Sim, a gente custa a crer. Mas passa como uma sombra. Apenas um sopro. Outro dia, há cinquenta anos, em novembro de 1941, estávamos reunidos num jantar no cassino da Pampulha, em Belo Horizonte. Ainda agora achei o menu e, junto, o discurso do orador que saudou o homenageado. O orador: Murilo Rubião. O homenageado: Fernando Tavares Sabino, que é a assinatura do seu livro de estreia, aos dezessete anos. Achei também o discurso de agradecimento do Benjamim. 

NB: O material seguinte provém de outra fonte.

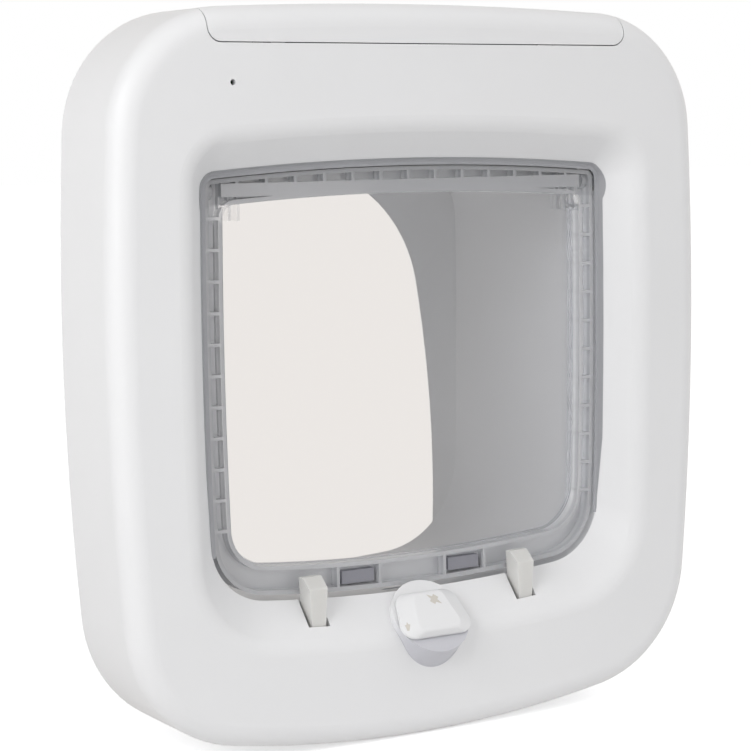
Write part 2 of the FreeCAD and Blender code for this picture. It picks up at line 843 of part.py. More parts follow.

Benjamim era como o Murilo chamava o Fernando desde aquela época. Não sei de onde vinha essa mania de apelidos. O Hélio Pellegrino era um que curtia os apelidos. Curtia e inventava, às vezes dois ou três para a mesma pessoa. O Murilo, por exemplo, sempre foi o Rubionem. Ou o Ecce. Ou o Ecce Iterum. Tudo por causa de um artigo do Benone Guimarães. Tinha este título: "Ecce Iterum Rubionem". Só que o Rubião no caso era o do Machado de Assis. 

Bom para apelido, o Hélio era também muito bom para a imitação. Eu dizia que imitava as imitações do Hélio. Imitando o Murilo não me saía mal. Ele próprio achava graça. Em 1946, veio para o Rio. Eu alugava um apartamento de dois quartos no Posto Seis. Quando o senhorio foi eleito governador de Minas em 1950, levou-o de volta. Sim, o JK. Eu tinha tido ao lado a confortadora presença de um anjo que às vezes pigarreava. Cacoete de tímido, Murilo passava a mão pela calva. Careca desde mocinho, nos retratos está sempre de chapéu. 

Na Folha de Minas, nos botequins e na noite, nosso irmão mais velho era atento e atencioso. Vigiava e orava. Leitor contumaz da Bíblia, era ateu, mas acreditava em Nossa Senhora. Organizadíssimo desde que nasceu, seu arquivo deve se lembrar de tudo. A notícia de sua doença motivou nossa última excursão coletiva a Belo Horizonte. Almoçamos, passeamos na praça da Liberdade e pegamos o avião de volta. Paulo, Hélio, Fernando e eu. Ninguém disse nada, mas no ar pesava aquele opressivo adeus. Murilo tossiu, discreto. 

Só do tempo do Posto Seis, são muitas as histórias. O Paulo divulgou numa crônica a do convidado. Dias e noites, o Murilo calado diante da folha de papel. Até que arrisquei uma olhadela. Uma única frase: o convidado não existe. Era mais um conto.Vi nascer Teleco, o coelhinho. Dromedários, dragões e outros bichos podem ser fantásticos, vá lá. Para nós eram a doce fauna do nosso doce Murilo. Ecce!